It began a quiet day, to say the least. The birds had all felt the frigid cold and got away from this place. I had to play some music, or I might get lost somewhere between morals and silence. I’ve been overcome, lately, with some sense of gratitude for this kind of silence – though the cold makes the silence almost deafening.
Amidst the weather, shrouded in a blanket of silent gratification came a man whose only fear is that from which he came. He greets the day with passion and pride. It’ll be this day that he awakens from the madness he’d spun himself into. Through all of his daft glory, never would he be complete until this day of silent realization. Through all of his measures, never had he, before, measured himself up right, putting away his egotistical reptilian brain. It is on this day that he finds himself.
If quiet could be measured, the silence would be an anomaly. Would he pace and prod through nonexistent dreams, or be productive enough to drown out the voices in his head which keep him from seeing what I see? It’s still very quiet in my head, awaiting his elusive words. – awaiting a testimony of love and devotion or an input of more silence for his reprieve. It matters not what the words are that are said in the end. If a thought is worth a penny, and a feeling is worth a dime – emotion is worth a dollar. Something that is prudent in his body language but my eyes see right through him.
If we can remember that time is a manmade construct, then we can understand that the only thing that governs our lives is the sun. When it spreads its arms out and reaches over from east to west it finds us, together in darkness – it carries us through another day. It is this perspective that leads us to an alternative intellectuality. We’re not intimidated by the day, because if time is a manmade construct, then an hour can be eight, by way of our cadenced heartbeats. And though we barely sleep, we are immersed in sweet blissful gratification of the daybreak. The sun acts as our savior, and we are saved from what could be – but isn’t actually haunting us.
Time seems to move more quickly during the day. Einstein probably noticed this one day, and maybe it led to a fraction of his brilliance. Too many people take for granted the words, thoughts, feelings, and emotions of a day. I call this the “Change Exchange,” and that thought is only worth a penny. Where do you put your investments and are they well taken care of? Do you trust those you invest in?
The majority of my investment is in this man, who for the sake of protecting the innocent, we will call Adam. Adam is a hard worker, a diamond in the rough for any authority figure, because Adam does what he is told. This incredible oppression as he sees it – makes it easy for him to denounce any other responsibility without a guilty conscience. You can’t tell him anything he doesn’t think he already knows, and he learns only by observation. He gives what he won’t take, and he’ll take anything he’s given – unless it comes off as charity or sympathy. But today is the day of his reckoning. Maybe he will realize that the world is his to have and to hold, and so am I. Before his motto might be ‘if there are no expectations, then there is no limit, and no room for failure,’ which has been his cradle. He will soon see the world with expediential possibilities, as I do. His imagination will no longer be something that he hides from and ignores.

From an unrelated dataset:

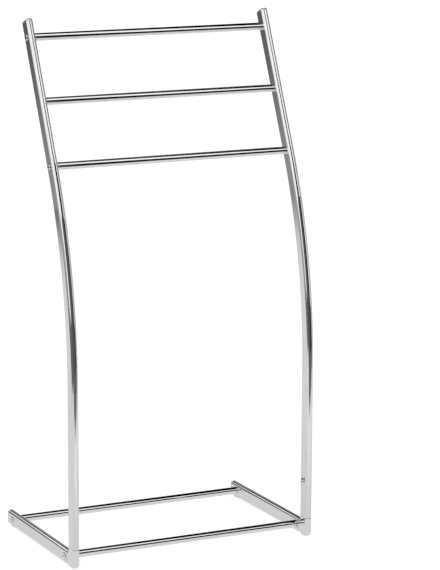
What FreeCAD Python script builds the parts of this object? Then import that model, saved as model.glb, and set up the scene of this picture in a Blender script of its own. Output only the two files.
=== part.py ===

What kind of demons will he cast out to achieve this perfection? On a small scale it looks like just a simple matter of emotional laziness. But the bigger picture indicates something vastly more inherent and overbearing in the way. A free spirit still chooses his or her burdens and chains. I believe he enjoys being careless and carefree. He merely needs to balance the uncanny idea that he is a kept man with the inevitability of it being the only path to true happiness. This is a road he definitely wants to walk, but will fear it until he actualizes its omnipotent possibilities, and sees it for what it is, rather than seeing it as a cage for which he is doomed to reside.
The “Cage” is not me. I “keep” no one.
All I know is I can’t run anymore. I’m not as young as I used to be, and if time is a manmade construct then I have allowed it to take me with it in years, not hours. At this hour I am contemplating the profligacy of my own humility. For where I am strong, I have been weak, where I am hard, I have been soft, and where I find my own reprieve, I’ve found a thirst for sympathy – instead of empathy. This is probably the flaw that Adam sees in me. I have, thusly, invested more in him than I have in myself. It is this brilliant attribute of loving without consequence that is my only downfall. I call it loving without consequence because it’s not completely selfless, the way I love. It is true that I find some gratification in what I give to others, and while it might be endearing, it’s not without consequence. “I don’t care what you do with me, just let me love you.”
I am happy being able to attempt to make him happy. I believe with my whole heart that one day the pieces will fall into place because that is the vision I’ve had for myself from the time I was a small child. And when I first saw him I knew, with every rudiment of my being that I wanted to love him for the rest of my life, and believe you me, I intend to.
However, on this day of my true loves reckoning, I will be silent. There is nothing in this world I fathom worthy enough for my complete devotion and it will be my sincere investment in him that sees him through.